Indeed, there were conflicting reports about the prospects for a peaceful settlement in Najaf. While a delegation of protesters at the conference apparently managed to gain a commitment from the interim government of Ayad Allawi to keep open a dialogue with Sadr and delay an attack on the Imam Ali mosque in Najaf, where he is reportedly holed up, by Monday morning an American and Iraqi assault seemed again imminent following a resumption of fighting on Sunday (in which three U.S. soldiers were among the dead). Another London-based paper, Al-Hayat, observed that the Allawi government had responded to “calls at the conference for a peaceful resolution in Najaf, but also renewed its demand that [Sadr’s] Mahdi Army disarm without preconditions, leave the city [of Najaf] and the Imam Ali shrine, and participate in the political process.”
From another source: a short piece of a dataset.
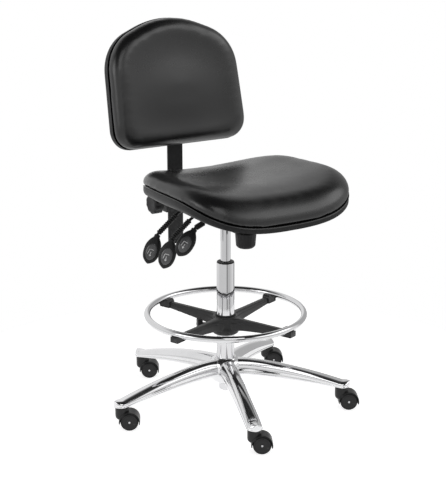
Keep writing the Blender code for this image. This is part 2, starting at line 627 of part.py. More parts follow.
def rounded(corners, steps):
    """A closed outline from corners (across, up, radius), each turned into an arc."""
    outline = []
    count = len(corners)
    for i in range(count):
        x, y, radius = corners[i]
        here = Vector((x, y))
        before = (Vector(corners[i - 1][:2]) - here).normalized()
        after = (Vector(corners[(i + 1) % count][:2]) - here).normalized()
        half = before.angle(after) / 2
        centre = here + (before + after).normalized() * radius / sin(half)
        start = here + before * radius / tan(half) - centre
        sweep = pi - 2 * half
        turn = 1 if before.x * after.y - before.y * after.x < 0 else -1
        for j in range(steps + 1):
            a = turn * sweep * j / steps
            outline.append((centre.x + start.x * cos(a) - start.y * sin(a),
                            centre.y + start.x * sin(a) + start.y * cos(a)))
    return outline


def back_outline():
    """The whole backrest outline, both halves, counter-clockwise."""
    foot, shoulder, crown = BACK_CORNERS
    corners = [foot, shoulder, crown, (-shoulder[0], *shoulder[1:]), (-foot[0], *foot[1:])]
    return rounded(corners, 5)


def back_rings(levels):
    """Rings about the backrest's middle: scaled outlines at a depth, with the sides brought forward."""
    middle = 0.170
    rings = []
    for scale, depth in levels:
        ring = []
        for x, up in back_outline():
            across = x * scale
            ring.append((across, depth - BACK_HOLLOW * (across / 0.21) ** 2, middle + (up - middle) * scale))
        rings.append(ring)
    return rings


def build_back(upright, steel, plastic, vinyl):
    """Mount plate, shell and cushion, square to the reclined backrest frame."""
    rest = empty("backrest", upright, BACK_FOOT, (-radians(BACK_RECLINE), 0, 0))
    block("back_mount", (-0.040, SHELL_FRONT - GAP, 0.050), (0.040, BAR_CLEAR - GAP, 0.200), steel, rest)
    outer = ((0.02, SHELL_REAR), (0.40, SHELL_REAR), (0.72, SHELL_REAR - 0.001), (0.90, SHELL_REAR - 0.004),
             (0.970, SHELL_REAR - 0.006), (1.0, SHELL_REAR - 0.010), (1.0, SHELL_FRONT), (0.93, SHELL_FRONT),
             (0.65, SHELL_FRONT), (0.35, SHELL_FRONT), (0.02, SHELL_FRONT))
    shell = piece("back_shell", *skin(back_rings(outer)), plastic, rest)
    wall = 0.0028
    inner = ((0.02, SHELL_REAR - wall), (0.70, SHELL_REAR - wall - 0.001), (0.88, SHELL_REAR - 0.0075),
             (0.945, SHELL_REAR - 0.014), (0.955, SHELL_FRONT - 0.010), (0.02, SHELL_FRONT - 0.010))
    join_or_cut(shell, piece("cavity_guide", *skin(back_rings(inner)), None, rest), "DIFFERENCE")
    notch = block("notch_guide", (-BAR_HALF - 0.003, 0.003, -0.020), (BAR_HALF + 0.003, 0.0165, 0.055),
                  None, rest)
    join_or_cut(shell, notch, "DIFFERENCE")
    seat = SHELL_FRONT - 0.0010
    pad = ((0.02, seat), (0.35, seat), (0.65, seat), (0.93, seat), (1.0, seat), (1.004, seat - 0.012),
           (1.000, seat - 0.030), (0.980, seat - 0.042), (0.93, seat - 0.050), (0.85, seat - 0.054),
           (0.55, seat - 0.057), (0.02, seat - 0.057))
    piece("back_cushion", *skin(back_rings(pad)), vinyl, rest)


# Seat

def seat_point(turn, scale):
    """A point of the seat outline: a superellipse, squarer and wider at the front."""
    middle = (SEAT_FRONT + SEAT_REAR) / 2
    reach = (SEAT_REAR - SEAT_FRONT) / 2
    ahead = cos(turn)
    power = 3.6 if ahead > 0 else 2.9
    share = abs(ahead) ** (2 / power) * (1 if ahead > 0 else -1)
    side = abs(sin(turn)) ** (2 / power) * (1 if sin(turn) > 0 else -1)
    half = SEAT_HALF * (1 + 0.06 * share)
    return half * side * scale, middle - reach * share * scale


def seam_height(x, y):
    """Height of the seam between pan and cushion: it falls at front and rear, and rises at the sides."""
    middle = (SEAT_FRONT + SEAT_REAR) / 2
    share = (middle - y) / ((SEAT_REAR - SEAT_FRONT) / 2)
    front = max((share - 0.3) / 0.7, 0) ** 2
    rear = max((-share - 0.3) / 0.7, 0) ** 2
    return SEAT_SEAM - FRONT_DROP * front - REAR_DROP * rear + SIDE_RISE * (x / SEAT_HALF) ** 2


def seat_rings(levels):
    """Rings of the seat: scaled outlines whose height is a function of the seam's and the scale."""
    rings = []
    for scale, rule in levels:
        ring = []
        for j in range(SEAT_POINTS):
            x, y = seat_point(2 * pi * (j + 0.5) / SEAT_POINTS, scale)
            ring.append((x, y, rule(seam_height(x, y))))
        rings.append(ring)
    return rings


def build_seat(tilt, plastic, vinyl):
    """Moulded pan with a flat middle below, and the saddle-shaped cushion on it."""
    def lower(share, lift=0.0):
        return lambda seam: PAN_FLOOR * (1 - share) + (seam - PAN_BAND + lift) * share

    def tray(drop):
        return lambda seam: seam * 0.5 + 0.5 * (SEAT_SEAM - 0.010) - drop

    place = tuple(-value for value in TILT_AXIS)
    pan = [(0.02, lower(0)), (0.30, lower(0)), (0.56, lower(0)), (0.75, lower(0.55)), (0.92, lower(1)),
           (0.985, lower(1, 0.006)), (1.0, lambda seam: seam - 0.012), (1.0, lambda seam: seam - GAP / 2),
           (0.96, lambda seam: seam - 0.0045), (0.75, tray(0.006)), (0.45, tray(0.008)), (0.02, tray(0.010))]
    piece("seat_pan", *skin(seat_rings(pan)), plastic, tilt, location=place)

    def top(scale):
        return lambda seam: seam + CUSHION_EDGE - CUSHION_DISH * (1 - scale ** 2)

    pad = [(0.02, tray(0.008 - GAP)), (0.45, tray(0.006 - GAP)), (0.75, tray(0.004 - GAP)),
           (0.96, lambda seam: seam - 0.002), (1.0, lambda seam: seam + 0.0008),
           (1.008, lambda seam: seam + 0.010), (1.002, lambda seam: seam + 0.022),
           (0.975, lambda seam: seam + 0.034), (0.925, lambda seam: seam + 0.041), (0.82, top(0.90)),
           (0.62, top(0.62)), (0.34, top(0.30)), (0.02, top(0.0))]
    piece("seat_cushion", *skin(seat_rings(pad)), vinyl, tilt, location=place)


def centre_on_floor(chair):
    """Move the chair so that the world origin is the middle of its bounding box, at the floor."""
    bpy.context.view_layer.update()
    shown = [thing for thing in bpy.data.objects if thing.type == "MESH" and not thing.hide_render]
    corners = [thing.matrix_world @ vertex.co for thing in shown for vertex in thing.data.vertices]
    for axis in (0, 1):
        places = [corner[axis] for corner in corners]
        chair.location[axis] = -(min(places) + max(places)) / 2
    bpy.context.view_layer.update()


def build_chair():
    """Build every piece in order, from the floor up."""
    clear_scene()
    aluminium = finish("polished_aluminium", (0.82, 0.82, 0.83), 0.12, 1.0)
    chrome = finish("chrome", (0.86, 0.86, 0.87), 0.05, 1.0)
    steel = finish("bright_steel", (0.55, 0.55, 0.56), 0.3, 1.0)
    black_steel = finish("black_powder_coat", (0.03, 0.03, 0.032), 0.45, 0.0)
    plastic = finish("black_plastic", (0.025, 0.025, 0.027), 0.4, 0.0)
    nylon = finish("caster_nylon", (0.03, 0.03, 0.03), 0.35, 0.0)
    rubber = finish("black_rubber", (0.02, 0.02, 0.02), 0.7, 0.0)
    vinyl = finish("black_vinyl", (0.02, 0.02, 0.021), 0.25, 0.0)

    chair = empty("chair")
    build_base(chair, aluminium, steel)
    for i in range(ARM_COUNT):
        turn = radians(FIRST_ARM + 360 * i / ARM_COUNT)
        build_caster(i + 1, (ARM_REACH * cos(turn), ARM_REACH * sin(turn), 0), chair, nylon, steel)
    build_column(chair, chrome, plastic, steel)

    collar = empty("footring_slide", chair)
    ring = empty("footring_turn", collar)
    build_footring(collar, ring, chrome, plastic)

    spindle = empty("seat_swivel", chair)
    lift = empty("lift_slide", spindle)
    build_lift(chair, spindle, lift, chrome, plastic, steel)
    tilt = empty("seat_tilt", lift, TILT_AXIS)
    tension = empty("tension_screw", lift, (0, TENSION_Y, 0))
    build_control(lift, tilt, tension, black_steel, plastic)
    for lever in LEVERS:
        build_lever(lever, lift, black_steel, rubber, plastic)

    back = empty("back_angle", lift, BACK_AXIS)
    build_bracket(back, black_steel)
    knob("height_knob", fluted(0.0310, 0.0022, 10, 4),
         ((0.0520, 0.60), (0.0540, 0.94), (0.0560, 1.0), (0.0790, 1.0), (0.0830, 0.90)),
         (0.0033, BAR_HALF + 0.0008, 0.0540), plastic, back,
         location=(0, BAR_Y - BACK_AXIS[1], HEIGHT_KNOB_Z - BACK_AXIS[2]), rotation=(0, -pi / 2, 0))
    upright = empty("back_height", back, tuple(-value for value in BACK_AXIS))
    build_upright(upright, black_steel)
    build_back(upright, black_steel, plastic, vinyl)
    build_seat(tilt, plastic, vinyl)
    centre_on_floor(chair)


build_chair()
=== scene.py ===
"""A drafting chair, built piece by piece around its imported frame.

Lengths are metres. The chair faces -Y and +Z is up. Places are counted from the column's axis at floor level.
"""

import logging
from dataclasses import dataclass
from enum import Enum
from math import cos, pi, radians, sin, tan

import bmesh
import bpy
import numpy as np
from mathutils import Matrix, Vector


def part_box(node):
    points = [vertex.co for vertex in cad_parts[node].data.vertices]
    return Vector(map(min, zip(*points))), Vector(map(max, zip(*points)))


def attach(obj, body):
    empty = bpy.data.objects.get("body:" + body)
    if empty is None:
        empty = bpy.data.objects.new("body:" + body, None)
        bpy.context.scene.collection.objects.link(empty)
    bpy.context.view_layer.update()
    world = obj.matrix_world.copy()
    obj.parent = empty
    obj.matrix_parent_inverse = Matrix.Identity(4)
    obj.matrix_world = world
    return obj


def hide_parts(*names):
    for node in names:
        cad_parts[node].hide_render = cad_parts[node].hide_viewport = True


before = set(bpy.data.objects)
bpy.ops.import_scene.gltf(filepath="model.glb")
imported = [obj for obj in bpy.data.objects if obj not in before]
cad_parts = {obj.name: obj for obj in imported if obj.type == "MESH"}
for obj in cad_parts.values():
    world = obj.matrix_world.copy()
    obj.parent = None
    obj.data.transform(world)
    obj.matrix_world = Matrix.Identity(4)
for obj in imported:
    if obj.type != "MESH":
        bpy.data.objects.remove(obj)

LOG = logging.getLogger("drafting_chair")
FULL_TURN = 2 * pi
WELD = 1e-6
FLIP_X = Matrix.Rotation(pi / 2, 4, "Y")


def column_axis() -> Vector:
    """The point on the floor under the middle of the column."""
    low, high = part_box("column_tube")
    return Vector(((low.x + high.x) / 2, (low.y + high.y) / 2, 0.0))


AXIS = column_axis()


class Slot(Enum):
    """The record's material slots."""

    ALUMINIUM = "polished_aluminium"
    CHROME = "chrome"
    STEEL = "bright_steel"
    POWDER = "black_powder_coat"
    PLASTIC = "black_plastic"
    NYLON = "caster_nylon"
    RUBBER = "black_rubber"
    VINYL = "black_vinyl"


class Side(Enum):
    """The two wheels of a caster, by the sign of their place along the axle."""

    LEFT = 1
    RIGHT = -1


# Surfaces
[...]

As if the fighting in Najaf were not enough, the Iraqi daily Al-Zaman wrote that fighting in Falluja had killed 11 Iraqis and injured 23 others on Sunday, while an unconfirmed report suggested an American Chinook helicopter had been shot down (U.S. officials denied this). And to complicate things, there was a news item too late for the morning papers, but not for Arabic satellite stations such as Al Jazeera: American soldiers surrounded the Umm al-Qura mosque in Baghdad, which houses the Muslim Clerics Association, a day after it boycotted the national conference. According to a cleric at the mosque, quoting a guard who had dealt with the Americans, the “U.S. forces said they had orders to search the whole area, including the mosque, as they had come under several attacks originating from the area.” Unlike Al Jazeera’s English-language site, which quoted the cleric as saying “he had no doubts the U.S. forces had ‘bad intentions,’ ” the Arabic-language site was more neutral; there he only declared “the situation is unclear.”

On its front page, Al-Hayat had an important off-lead story, this time related to Iraq’s neighbor Iran, under the headline: “Tehran: Israeli Installations Are Within Range of Our Missiles.” The threat came in a statement yesterday by a senior official in the Revolutionary Guards that Iran was “capable of hitting all nuclear and military installations in Israel, in the event Iranian territory and installations were attacked by Israel.” This came amid growing anxiety in the Middle East that Israel may try to destroy Iran’s nuclear facilities in order to prevent it from developing atomic weapons. It also came just days after the Iranians said they had successfully tested a Shehab-3 missile, which has a range of up to 1,700 kilometers. The Revolutionary Guards, which is among the most radical institutions in Iran, were recently given Shehab-3s.

A fitting coda to the missile story came from the Olympic Games in Athens. According to the Israeli daily Ha’aretz, the Iranian judoka and world champion Arash Mir-Esmaeili forfeited his match with an Israeli opponent rather than compete against someone from a country Iran doesn’t recognize. The paper added the orders probably came from Tehran. Mir-Esmaeili may face sanctions, since politics are not valid as a reason to boycott matches. Iran’s Olympic Committee didn’t make things easier for the athlete by issuing a statement saying: “It is Iranian policy to avoid competition with athletes from the Zionist entity. Mir-Esmaeili acted according to that policy.” Though the judoka will get $115,000 * as compensation from the Iranian government, it could be one payoff he would surely have preferred to earn the hard way, through Olympic gold.

Correction, Aug. 16, 2004:Due to a typo, this story originally stated that judoka Arash Mir-Esmaeili will receive $15,000 from the Iranian government. In fact, Ha’aretz reports that he will receive $115,000.